In practice, this is often where corporate gift compliance decisions start to go wrong. The procurement team receives a test report from the supplier, usually issued by a Chinese testing laboratory, and files it as evidence of compliance. But the report frequently tests to Chinese GB standards—GB 4806.9 for metal food contact materials, or GB 4806.7 for plastic components—which specify migration limits and test conditions calibrated for the Chinese domestic market. These standards are not unreasonable, but they are not identical to the frameworks that New Zealand's "fit for purpose" obligation implicitly references. When a New Zealand regulator or a product liability lawyer examines whether a corporate drinkware gift met its compliance obligations, the reference points are more likely to be the EU's Framework Regulation 1935/2004, the US FDA's 21 CFR Parts 170–199, or the Australian voluntary standards AS 2070:1999 (for plastics) and AS 4371:2012 (for ceramics). A Chinese GB test report does not automatically satisfy these frameworks, even if the numerical results happen to fall within acceptable ranges, because the test conditions—simulant type, temperature, contact duration—may differ.

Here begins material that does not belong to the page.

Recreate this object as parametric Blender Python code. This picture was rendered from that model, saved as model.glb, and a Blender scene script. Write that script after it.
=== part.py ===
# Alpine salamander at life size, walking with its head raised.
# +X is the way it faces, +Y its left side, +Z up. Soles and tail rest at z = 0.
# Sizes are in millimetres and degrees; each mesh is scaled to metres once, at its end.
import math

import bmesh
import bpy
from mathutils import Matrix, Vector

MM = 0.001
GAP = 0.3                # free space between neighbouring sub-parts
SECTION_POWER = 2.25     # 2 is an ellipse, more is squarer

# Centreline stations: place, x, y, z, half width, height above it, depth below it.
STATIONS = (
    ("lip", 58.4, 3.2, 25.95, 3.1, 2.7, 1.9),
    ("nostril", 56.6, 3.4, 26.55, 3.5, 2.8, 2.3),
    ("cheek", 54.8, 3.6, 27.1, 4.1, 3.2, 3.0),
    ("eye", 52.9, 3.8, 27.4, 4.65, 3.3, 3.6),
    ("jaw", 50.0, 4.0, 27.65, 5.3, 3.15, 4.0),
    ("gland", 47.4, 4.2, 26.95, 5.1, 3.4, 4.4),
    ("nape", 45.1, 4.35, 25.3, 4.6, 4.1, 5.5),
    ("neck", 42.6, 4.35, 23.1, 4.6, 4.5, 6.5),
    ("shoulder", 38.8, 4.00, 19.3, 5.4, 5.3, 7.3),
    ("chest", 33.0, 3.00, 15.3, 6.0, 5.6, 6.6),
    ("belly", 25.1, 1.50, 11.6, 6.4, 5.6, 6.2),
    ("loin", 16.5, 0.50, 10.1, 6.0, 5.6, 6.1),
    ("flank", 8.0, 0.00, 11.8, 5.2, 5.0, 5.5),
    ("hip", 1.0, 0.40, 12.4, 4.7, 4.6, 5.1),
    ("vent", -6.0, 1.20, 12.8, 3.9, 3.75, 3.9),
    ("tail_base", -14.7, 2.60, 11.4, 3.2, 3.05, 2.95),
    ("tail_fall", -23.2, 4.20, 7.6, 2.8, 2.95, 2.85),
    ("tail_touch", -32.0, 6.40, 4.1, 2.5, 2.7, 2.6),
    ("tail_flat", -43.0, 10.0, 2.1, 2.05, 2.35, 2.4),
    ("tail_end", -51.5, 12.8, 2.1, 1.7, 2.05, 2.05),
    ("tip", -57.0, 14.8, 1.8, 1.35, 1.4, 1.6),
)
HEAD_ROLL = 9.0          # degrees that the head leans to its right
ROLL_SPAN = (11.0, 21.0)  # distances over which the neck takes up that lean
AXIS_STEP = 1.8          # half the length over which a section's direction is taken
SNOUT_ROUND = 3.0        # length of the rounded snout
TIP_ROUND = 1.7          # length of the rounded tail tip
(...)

The distinction between raw material certification and finished product testing is another area where procurement teams consistently misjudge what they are looking at. A mill certificate confirming that the stainless steel is grade 304 (18/8 chromium-nickel composition) tells you about the metal sheet before it was formed, welded, polished, and coated. It says nothing about the finished bottle's interior surface treatment, the food-contact safety of the powder coating on the exterior, the silicone gasket in the lid, the adhesive bonding the vacuum seal, or the printing ink used for the branding. Each of these components introduces its own migration risk profile, and each requires its own assessment. A vacuum-insulated stainless steel bottle with a powder-coated exterior, a silicone lid seal, and pad-printed branding involves at least four distinct material categories in food-contact or near-food-contact positions. The mill certificate for the steel covers one of those four. The procurement team, seeing "304 stainless steel" on the certificate, often assumes the entire product has been verified.

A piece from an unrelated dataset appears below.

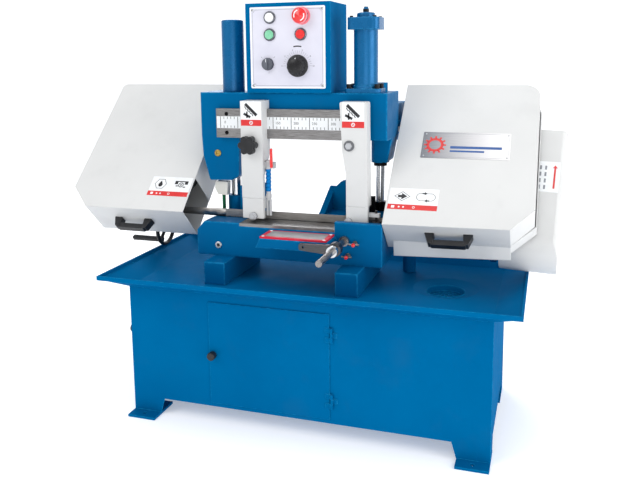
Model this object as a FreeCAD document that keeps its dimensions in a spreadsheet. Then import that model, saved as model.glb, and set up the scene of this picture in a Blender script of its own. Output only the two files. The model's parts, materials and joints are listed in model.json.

Comparison showing what supplier certificates typically cover versus what finished product compliance actually requires for corporate drinkware

What compounds this problem is that migration behaviour changes with use conditions, and corporate drinkware gifts are used under conditions that standard laboratory testing may not replicate. A vacuum-insulated bottle holding hot coffee at 85–95°C for several hours creates a sustained high-temperature contact scenario that is more aggressive than the 40°C for 24 hours specified in many standard migration tests. Acidic beverages—coffee, citrus-infused water, carbonated drinks—accelerate migration from metal surfaces and can interact with interior coatings in ways that neutral-pH test simulants do not capture. If the procurement specification simply states "food grade stainless steel bottle" without specifying the intended use conditions, the supplier's test report may have been conducted under conditions that bear little resemblance to how the product will actually be used by the gift recipient. The test result is technically valid for the conditions tested. It is not necessarily valid for the conditions of actual use.

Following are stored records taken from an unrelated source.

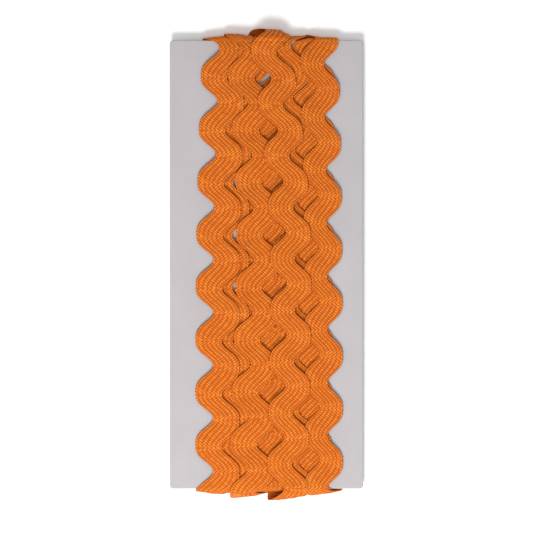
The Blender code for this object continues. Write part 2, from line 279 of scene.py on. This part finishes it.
def band_profile(width):
    """Thickness at each sample across a band, rounded off at both edges."""
    inward = np.minimum(WIDTH_SHARES, 1.0 - WIDTH_SHARES)[None, :] * width[:, None]
    off = np.clip(1.0 - inward / LAYER_EDGE_ROUND, 0.0, 1.0)
    return LAYER_THICKNESS * np.sqrt(1.0 - LAYER_EDGE_THINNING * off * off)


Stretch = namedtuple("Stretch", "lap rows phase left right loops")
Trim = namedtuple("Trim", "lap rows phase left right under along")


def list_stretches():
    """The tucked start, and then each front pass and the turn up the back that follows it."""
    front_rows = np.flatnonzero(FRONT)
    turn_rows = np.flatnonzero(~FRONT)
    lead = DISTANCE[turn_rows] > LAP_LENGTH - BEND_LENGTH - LEAD_LENGTH
    tail = DISTANCE[turn_rows] < RUN_LENGTH + BEND_LENGTH + LEAD_LENGTH
    whole = np.ones(len(turn_rows), bool)
    first, last = PASSES[0], PASSES[-1]
    start = [values[lead] for values in turn_band(first, first)]
    stretches = [Stretch(1, turn_rows[lead], *start, loop_heights(0.0, first.top_loop))]
    for lap, (trim_pass, following) in enumerate(zip(PASSES, PASSES[1:] + (last,)), 1):
        loops = loop_heights(trim_pass.low_loop, trim_pass.top_loop)
        stretches.append(Stretch(lap, front_rows, *front_band(trim_pass), loops))
        kept = tail if trim_pass is last else whole
        turn = [values[kept] for values in turn_band(trim_pass, following)]
        loops = loop_heights(trim_pass.low_loop, following.top_loop)
        stretches.append(Stretch(lap, turn_rows[kept], *turn, loops))
    return stretches


def heap(surface, stretch, top):
    """Raise the surface to the top of a stretch that lies on it."""
    for row, left, right, heights in zip(stretch.rows, stretch.left, stretch.right, top):
        inside = (ACROSS >= left) & (ACROSS <= right)
        raised = np.interp(ACROSS[inside], left + WIDTH_SHARES * (right - left), heights)
        surface[row, inside] = np.maximum(surface[row, inside], raised)


def wind_trim():
    """Lay every stretch in order. Returns the finished surface and the whole trim, row by row."""
    surface = np.zeros((ROWS, len(ACROSS)))
    stretches = list_stretches()
    undersides = []
    waiting = None
    end = None
    for stretch in stretches:
        places = stretch.left[:, None] + WIDTH_SHARES[None, :] * (stretch.right - stretch.left)[:, None]
        ground = settled(surface)
        under = np.array([np.interp(x, ACROSS, ground[row]) for x, row in zip(places, stretch.rows)])
        if end is not None:
            joined = 1.0 - smooth(np.arange(len(stretch.rows)) * STEP_ALONG / JOIN_LENGTH)
            under += joined[:, None] * (end - under[0])[None, :]
        end = under[-1]
        lifted = under + stretch.loops[stretch.rows]
        thickness = band_profile(stretch.right - stretch.left) * TAUTNESS[stretch.rows][:, None]
        if waiting is not None:
            heap(surface, *waiting)
        waiting = (stretch, lifted + thickness)
        undersides.append(lifted)
    heap(surface, *waiting)
    lap = np.concatenate([np.full(len(stretch.rows), stretch.lap) for stretch in stretches])
    rows, phase, left, right = (np.concatenate([getattr(stretch, name) for stretch in stretches])
                                for name in ("rows", "phase", "left", "right"))
    laps_done = np.cumsum(np.diff(DISTANCE[rows], prepend=DISTANCE[rows[0]]) < 0.0)
    along = DISTANCE[rows] + LAP_LENGTH * laps_done
    return surface, Trim(lap, rows, phase, left, right, np.concatenate(undersides), along)


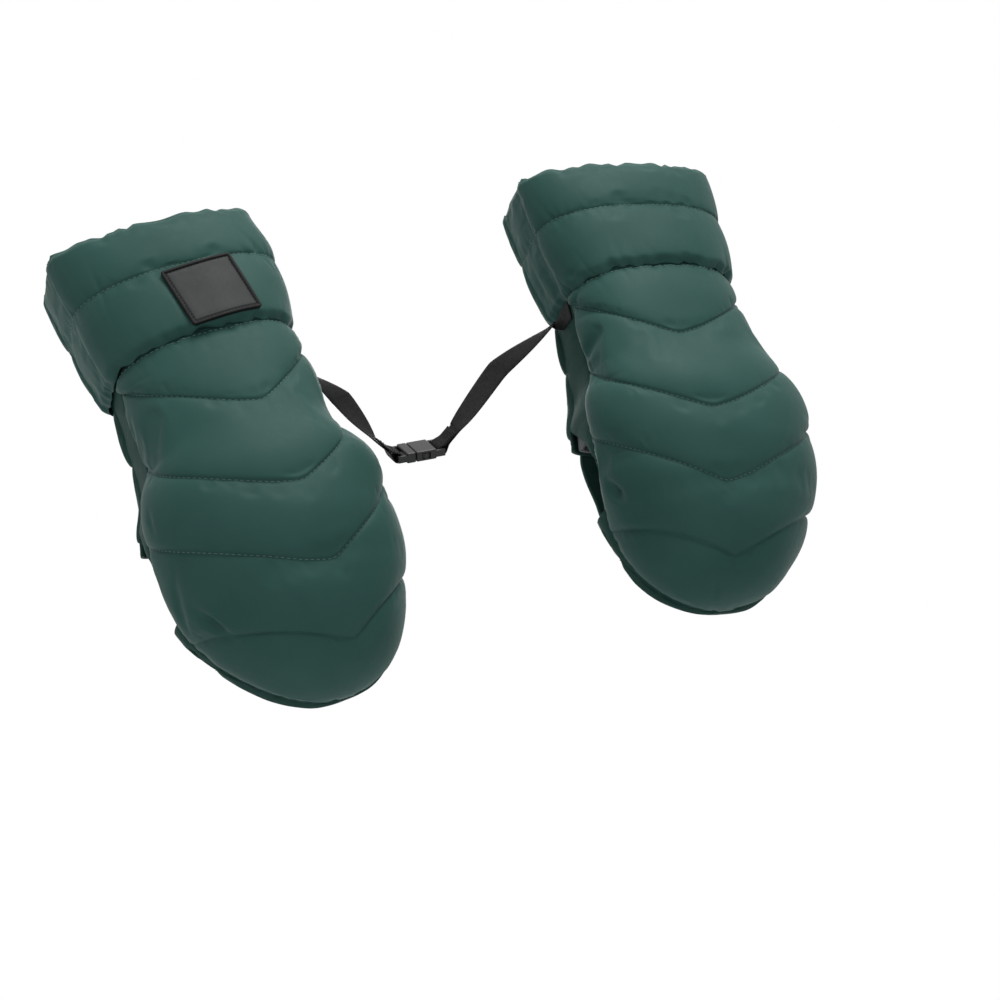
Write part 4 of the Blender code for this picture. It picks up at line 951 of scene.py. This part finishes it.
def bar_flap(side):
    """The flap over the bar slot, with a bound edge and a row of topstitching inside it."""
    turns = np.linspace(-FLAP_TURN, FLAP_TURN, 61)[None]
    z = np.linspace(-(SLOT_Z + FLAP_LAP), HINGE_Z, 81)[:, None]
    rise = GAP + (SNAP_STACK - GAP) * (1 - eased(HINGE_Z - FLAP_STEP, HINGE_Z, z))
    wide = np.abs(turns) / FLAP_TURN
    rim = np.minimum((1 - wide) * 48 * MM, z - z[0, 0])
    bound = 0.35 * np.sin(np.pi * np.clip(rim / BINDING, 0, 1)) ** 0.5
    band = np.where(rim < BINDING, bound, 0) * MM
    pad = 0.5 * MM * eased(BINDING, 14 * MM, rim)
    outer = off_back(z, turns, rise + FLAP - 0.5 * MM + band + pad)
    inner = off_back(z, turns, rise + 0 * turns)
    outer = waved(outer, outward(outer, inner), 70 + (side == "left"), 0.18 * MM)
    outer, inner = placed(outer, side), placed(inner, side)
    sewn(side, "slot_flap", (outer, inner), DARK_SHELL, "back_cloth", "bar_flap", body="flap")
    normal = outward(outer, inner)
    paths = [(outer[4:, 5], normal[4:, 5]), (outer[4:, -6], normal[4:, -6])]
    paths.append((outer[4, 5:-5], normal[4, 5:-5]))
    stitches(f"{side}_flap_stitches", paths, f"{side}_flap", "back_cloth", THREAD)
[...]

The stainless steel grade itself introduces a subtlety that procurement teams rarely interrogate. Grade 304 (18/8) is the standard food-contact grade, with approximately 18% chromium and 8% nickel. Grade 201, which is visually identical and significantly cheaper, substitutes manganese for a portion of the nickel content. Grade 201 is widely used in lower-cost drinkware because it is easier to form and costs roughly 15–20% less than 304. It is not inherently unsafe, but it has lower corrosion resistance, particularly when exposed to acidic or saline liquids over extended periods. For a corporate gift that will be used daily for months or years—which is, after all, the entire point of giving reusable drinkware—the long-term corrosion behaviour of the interior surface matters. A procurement team that specifies "stainless steel" without specifying the grade, or that accepts a supplier's verbal assurance of "food grade stainless steel" without a verifiable mill certificate tied to the specific production batch, has no way to confirm what grade was actually used in the finished product.

Stainless steel grade 304 versus 201 composition and food contact suitability comparison for drinkware

The New Zealand Consumer Guarantees Act adds another dimension that corporate gift buyers frequently overlook. Under the Act, goods supplied in trade must be safe and fit for purpose. This obligation applies regardless of whether the product was purchased domestically or imported. If a corporate gift recipient experiences a health concern that can be traced to the drinkware—metallic taste from corroding interior surfaces, allergic reaction to nickel migration, or contamination from degrading interior coatings—the company that distributed the gift bears responsibility under New Zealand consumer protection law. The overseas manufacturer is not party to the New Zealand transaction. The gifting company is. This liability exposure is not theoretical; it is a direct legal consequence of placing a product into the hands of a consumer without adequate verification that the product meets New Zealand's fitness-for-purpose standard.

When evaluating which drinkware products suit different corporate gifting purposes, the compliance verification step is frequently treated as a checkbox exercise—something to be completed after the product has already been selected, rather than a filter that shapes the selection itself. This sequencing error means that by the time the compliance question is raised, the procurement team has already committed to a supplier, agreed on pricing, and possibly approved artwork. Discovering at that stage that the supplier's test documentation does not adequately cover the finished product's food-contact compliance creates pressure to accept what is available rather than request what is needed. The cost of proper finished-product migration testing—typically NZD 1,500 to 3,000 per product, depending on the number of material components—is modest relative to a corporate gift order of several hundred or several thousand units. But if the testing is not budgeted from the outset, it becomes an unexpected cost that procurement teams are reluctant to absorb, particularly when the supplier's existing documentation "looks fine" to a non-specialist reviewer.

The practical consequence is that many corporate drinkware gifts circulating in New Zealand workplaces have never been tested as finished products under conditions that reflect actual use. They carry branding from reputable New Zealand companies. They are used daily by employees and clients. And the compliance file, if one exists, contains a raw material certificate and possibly a test report conducted to a foreign standard under conditions that do not match the product's intended use. This does not mean the products are unsafe—most are perfectly fine. But "most are probably fine" is not a compliance position. It is an unmanaged risk, and it is a risk that the gifting company has unknowingly accepted on behalf of every recipient. The gap between what the procurement team believes has been verified and what has actually been tested is not a gap that closes on its own. It requires someone in the process to understand what the supplier's documentation actually covers, what it does not cover, and what additional verification is needed to bridge the difference. In corporate gift procurement, that someone is almost never present.